Give back the whole listing exactly as shown.

-- Start of DATA BLOCK --

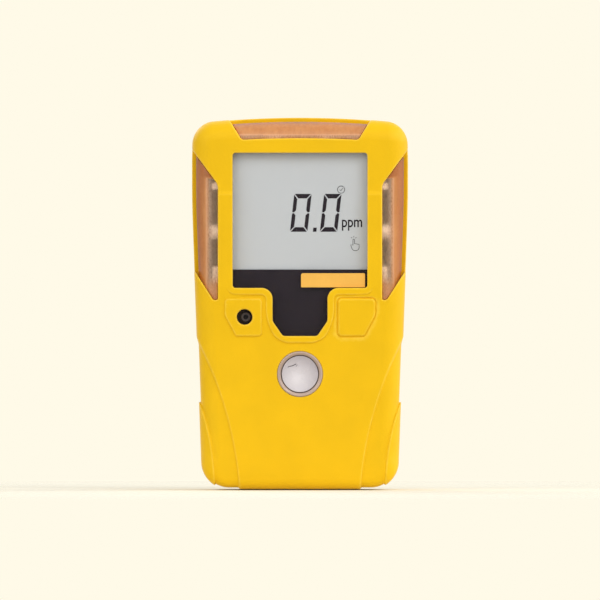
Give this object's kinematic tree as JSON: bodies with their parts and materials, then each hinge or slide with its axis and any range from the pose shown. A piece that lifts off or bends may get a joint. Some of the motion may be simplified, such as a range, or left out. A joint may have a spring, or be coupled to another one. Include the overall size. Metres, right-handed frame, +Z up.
{
  "type": "portable gas detector",
  "caption": "Clip-on gas detector with a display, amber alarm windows, a gas port, a push button and a sprung belt clip.",
  "frame": {"origin": "on the flat foot, on the middle plane, half way between the housing's front and back faces", "axes": "+Z up from the foot to the top, +X to the right seen from the front, -Y out of the display, +Y out of the belt clip"},
  "size_m": [0.053, 0.0327, 0.091],
  "materials": {
    "housing_yellow": "soft-touch matt",
    "dark_rubber": "matt",
    "grey_rubber": "matt",
    "dark_steel": "satin black oxide",
    "brass": "satin",
    "amber_lens": "frosted translucent",
    "clear_window": "polished clear plastic",
    "black_ink": "printed, satin",
    "orange_label": "satin",
    "lcd_glass": "satin grey",
    "white_plastic": "matt",
    "pink_rubber": "matt",
    "solder_mask": "satin",
    "bright_steel": "satin",
    "chip_plastic": "matt",
    "battery_sleeve": "shrink sleeve",
    "filter_fabric": "porous film",
    "ring_metal": "matt",
    "silver_label": "satin",
    "spring_steel": "satin"
  },
  "bodies": {
    "housing": {"front_cover": "housing_yellow", "rear_cover": "housing_yellow", "cover_gasket": "dark_rubber", "cover_screws": "dark_steel", "threaded_inserts": "brass", "alarm_lens_left": "amber_lens", "alarm_lens_right": "amber_lens", "alarm_lens_top": "amber_lens", "display_window": "clear_window", "window_mask": "black_ink", "gas_label": "orange_label", "lcd_panel": "lcd_glass", "lcd_frame": "white_plastic", "elastomer_connector": "pink_rubber", "circuit_board": "solder_mask", "board_screws": "bright_steel", "processor_chip": "chip_plastic", "alarm_leds": "white_plastic", "infrared_diodes": "chip_plastic", "sounder": "chip_plastic", "sounder_seal": "dark_rubber", "vibration_motor": "bright_steel", "battery": "battery_sleeve", "battery_tabs": "bright_steel", "battery_pad": "dark_rubber", "gas_sensor": "white_plastic", "sensor_pins": "brass", "sensor_sockets": "brass", "sensor_board": "solder_mask", "board_header": "chip_plastic", "sensor_seal": "dark_rubber", "gas_filter": "filter_fabric", "filter_ring": "ring_metal", "filter_gasket": "grey_rubber", "switch_body": "chip_plastic", "rating_label": "silver_label", "clip_bracket": "bright_steel", "clip_screws": "bright_steel", "clip_pin": "bright_steel", "clip_spring": "spring_steel"},
    "button": {"button_cap": "housing_yellow"},
    "plunger": {"switch_plunger": "white_plastic"},
    "weight": {"motor_weight": "bright_steel"},
    "lever": {"clip_lever": "bright_steel"}
  },
  "joints": [
    {"name": "button_press", "type": "slide", "parent": "housing", "child": "button", "axis": [0, 1, 0], "range_m": [0, 0.0004], "stiffness_N_per_m": 2000},
    {"name": "plunger_press", "type": "slide", "parent": "housing", "child": "plunger", "axis": [0, 1, 0], "range_m": [0, 0.0004]},
    {"name": "weight_spin", "type": "hinge", "parent": "housing", "child": "weight", "pos_m": [0.012, -0.0024, 0.0625], "axis": [0, 0, 1], "continuous": true},
    {"name": "lever_swing", "type": "hinge", "parent": "housing", "child": "lever", "pos_m": [0, 0.0168, 0.06], "axis": [1, 0, 0], "range_deg": [0, 24], "deforming": ["clip_spring"]}
  ],
  "couplings": [
    {"joint": "plunger_press", "follows": "button_press", "ratio": 1}
  ]
}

-- End of DATA BLOCK --

**PROBLEM SOLUTION**
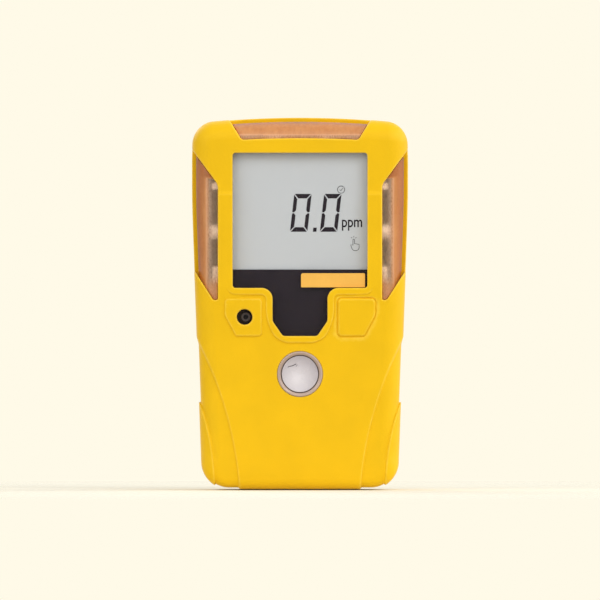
Give this object's kinematic tree as JSON: bodies with their parts and materials, then each hinge or slide with its axis and any range from the pose shown. A piece that lifts off or bends may get a joint. Some of the motion may be simplified, such as a range, or left out. A joint may have a spring, or be coupled to another one. Include the overall size. Metres, right-handed frame, +Z up.
{
  "type": "portable gas detector",
  "caption": "Clip-on gas detector with a display, amber alarm windows, a gas port, a push button and a sprung belt clip.",
  "frame": {"origin": "on the flat foot, on the middle plane, half way between the housing's front and back faces", "axes": "+Z up from the foot to the top, +X to the right seen from the front, -Y out of the display, +Y out of the belt clip"},
  "size_m": [0.053, 0.0327, 0.091],
  "materials": {
    "housing_yellow": "soft-touch matt",
    "dark_rubber": "matt",
    "grey_rubber": "matt",
    "dark_steel": "satin black oxide",
    "brass": "satin",
    "amber_lens": "frosted translucent",
    "clear_window": "polished clear plastic",
    "black_ink": "printed, satin",
    "orange_label": "satin",
    "lcd_glass": "satin grey",
    "white_plastic": "matt",
    "pink_rubber": "matt",
    "solder_mask": "satin",
    "bright_steel": "satin",
    "chip_plastic": "matt",
    "battery_sleeve": "shrink sleeve",
    "filter_fabric": "porous film",
    "ring_metal": "matt",
    "silver_label": "satin",
    "spring_steel": "satin"
  },
  "bodies": {
    "housing": {"front_cover": "housing_yellow", "rear_cover": "housing_yellow", "cover_gasket": "dark_rubber", "cover_screws": "dark_steel", "threaded_inserts": "brass", "alarm_lens_left": "amber_lens", "alarm_lens_right": "amber_lens", "alarm_lens_top": "amber_lens", "display_window": "clear_window", "window_mask": "black_ink", "gas_label": "orange_label", "lcd_panel": "lcd_glass", "lcd_frame": "white_plastic", "elastomer_connector": "pink_rubber", "circuit_board": "solder_mask", "board_screws": "bright_steel", "processor_chip": "chip_plastic", "alarm_leds": "white_plastic", "infrared_diodes": "chip_plastic", "sounder": "chip_plastic", "sounder_seal": "dark_rubber", "vibration_motor": "bright_steel", "battery": "battery_sleeve", "battery_tabs": "bright_steel", "battery_pad": "dark_rubber", "gas_sensor": "white_plastic", "sensor_pins": "brass", "sensor_sockets": "brass", "sensor_board": "solder_mask", "board_header": "chip_plastic", "sensor_seal": "dark_rubber", "gas_filter": "filter_fabric", "filter_ring": "ring_metal", "filter_gasket": "grey_rubber", "switch_body": "chip_plastic", "rating_label": "silver_label", "clip_bracket": "bright_steel", "clip_screws": "bright_steel", "clip_pin": "bright_steel", "clip_spring": "spring_steel"},
    "button": {"button_cap": "housing_yellow"},
    "plunger": {"switch_plunger": "white_plastic"},
    "weight": {"motor_weight": "bright_steel"},
    "lever": {"clip_lever": "bright_steel"}
  },
  "joints": [
    {"name": "button_press", "type": "slide", "parent": "housing", "child": "button", "axis": [0, 1, 0], "range_m": [0, 0.0004], "stiffness_N_per_m": 2000},
    {"name": "plunger_press", "type": "slide", "parent": "housing", "child": "plunger", "axis": [0, 1, 0], "range_m": [0, 0.0004]},
    {"name": "weight_spin", "type": "hinge", "parent": "housing", "child": "weight", "pos_m": [0.012, -0.0024, 0.0625], "axis": [0, 0, 1], "continuous": true},
    {"name": "lever_swing", "type": "hinge", "parent": "housing", "child": "lever", "pos_m": [0, 0.0168, 0.06], "axis": [1, 0, 0], "range_deg": [0, 24], "deforming": ["clip_spring"]}
  ],
  "couplings": [
    {"joint": "plunger_press", "follows": "button_press", "ratio": 1}
  ]
}